Even without using the tokens, verbally reinforcing children for their positive behavior goes a long way toward preventing flare-ups and teaching them to be a prosocial member of the family and society-at-large. After all, how can we expect children to behave the way we would like them to if we don’t tell them what we like? And I can’t imagine there are many adults out there who wouldn’t appreciate being told that THEY’RE doing a good job – at work, at home, or even just being a parent, friend, or spouse. So this is the impetus for my blog “100 ways to catch them being good” and I hope others will get into it and share their creative ways of giving their children positive feedback. One of my goals is to help other parents try to focus on the positive and see what a wonderful effect it can have on their families. My other goal is simply to remind myself of this powerful strategy and keep it positive in my own family! I hope you enjoy!!
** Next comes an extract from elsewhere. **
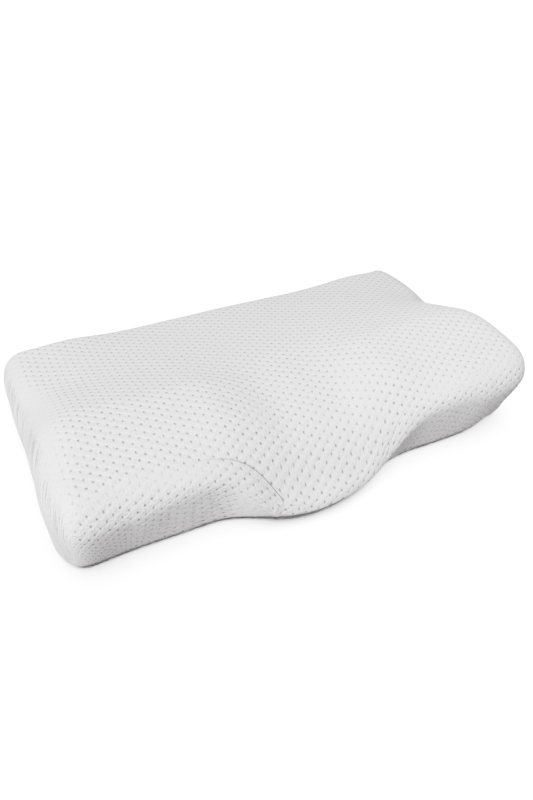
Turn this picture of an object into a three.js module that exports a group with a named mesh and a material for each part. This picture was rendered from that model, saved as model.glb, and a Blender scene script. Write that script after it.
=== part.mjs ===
// Cervical pillow: one filled cushion with a raised wing at each end, a tongue in the
// middle of the front that ramps up to the neck ridge, a head hollow behind the ridge and
// a lower back, closed underneath by a flat sewn base panel.
// Millimetres: x along the length, y from the front to the back, z up from the surface.
import * as THREE from 'three';

// Driving dimensions
const PANEL_THICKNESS = 2.5;
const SEAM_GAP = 0.3;
const PANEL_SETBACK = 2;
const FOOT_HEIGHT = 16;
const FOOT_REACH = 10;
const LEAN_POWER = 1.3;

// Faces along the front, along each end, and up each zone of the side
const FRONT_STEPS = 46;
const END_STEPS = 22;
const FOOT_STEPS = 4;
const WALL_STEPS = 4;
const SHOULDER_STEPS = 6;
const SAMPLES_PER_SPAN = 40;

// The plan's outline at its widest, from the middle of the front round the right end to
// the middle of the back. under: how far the side draws in at the base. shoulder: radius
// of the upper edge. leftX, leftY: how much fuller the same place is on the left.
const OUTLINE = [
  { at: 'tongue', x: 0, y: -167, under: 22, shoulder: 7, leftX: 0, leftY: 0 },
  { at: 'tongueSide', x: 44, y: -159, under: 20, shoulder: 8, leftX: 1, leftY: -6 },
  { at: 'notch', x: 81, y: -147, under: 18, shoulder: 14, leftX: 4, leftY: -9 },
  { at: 'wingRoot', x: 120, y: -140, under: 15, shoulder: 19, leftX: 1, leftY: -2 },
  { at: 'wing', x: 167, y: -142, under: 16, shoulder: 29, leftX: 0, leftY: 1 },
  { at: 'wingOuter', x: 217, y: -144, under: 20, shoulder: 35, leftX: 1, leftY: 1 },
  { at: 'frontCorner', x: 267, y: -136, under: 24, shoulder: 33, leftX: 7, leftY: -9 },
  { at: 'cornerEnd', x: 292, y: -105, under: 5, shoulder: 42, leftX: -1, leftY: -2 },
  { at: 'end', x: 292, y: -48, under: 5, shoulder: 53, leftX: -1, leftY: -1 },
  { at: 'waist', x: 286, y: 21, under: 7, shoulder: 60, leftX: 4, leftY: 0 },
  { at: 'endBack', x: 291, y: 91, under: 7, shoulder: 36, leftX: 1, leftY: 0 },
  { at: 'backCorner', x: 277, y: 167, under: 8, shoulder: 32, leftX: 6, leftY: 1 },
  { at: 'back', x: 233, y: 169, under: 9, shoulder: 24, leftX: 0, leftY: 4 },
  { at: 'backHalf', x: 131, y: 169, under: 10, shoulder: 22, leftX: 0, leftY: 3 },
  { at: 'backMiddle', x: 0, y: 170, under: 11, shoulder: 23, leftX: 0, leftY: 0 },
];

// How far the sections lie from the middle, on either side of it
const SECTIONS = { middle: 0, tongue: 40, slope: 71, root: 100, wing: 141, outer: 207, end: 267 };

// The top's height in every section, one row for each place along y
const TOP = [
  { at: 'lip', y: -177, middle: 25, tongue: 22, slope: 28, root: 56, wing: 100, outer: 115, end: 115 },
  { at: 'ramp', y: -151, middle: 42, tongue: 43, slope: 51, root: 73, wing: 105, outer: 112, end: 114 },
  { at: 'rise', y: -126, middle: 69, tongue: 72, slope: 81, root: 91, wing: 102, outer: 110, end: 114 },
  { at: 'brow', y: -96, middle: 88, tongue: 90, slope: 101, root: 109, wing: 110, outer: 113, end: 116 },
  { at: 'crest', y: -50, middle: 99, tongue: 100, slope: 109, root: 116, wing: 117, outer: 119, end: 122 },
  { at: 'edge', y: -25, middle: 100, tongue: 101, slope: 108, root: 114, wing: 116, outer: 118, end: 120 },
  { at: 'fall', y: 0, middle: 98, tongue: 99, slope: 102, root: 106, wing: 108, outer: 110, end: 110 },
  { at: 'hollow', y: 61, middle: 87, tongue: 87, slope: 88, root: 89, wing: 89, outer: 87, end: 78 },
  { at: 'low', y: 121, middle: 75, tongue: 75, slope: 74, root: 74, wing: 75, outer: 75, end: 71 },
  { at: 'rear', y: 174, middle: 66, tongue: 65, slope: 65, root: 64, wing: 64, outer: 71, end: 69 },
];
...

#1. Right now we are focused on ‘sibling relations’ in our family, so I try to notice every time the boys are playing well with each other (defined as NOT taking, yelling, pushing, crying… well, you get the picture!). I literally tell them “Hey – you guys are doing such a great job playing with each other and getting along! That is so nice to see!!” Then of course, you have to cross your fingers and hope that you haven’t jinxed yourself!!!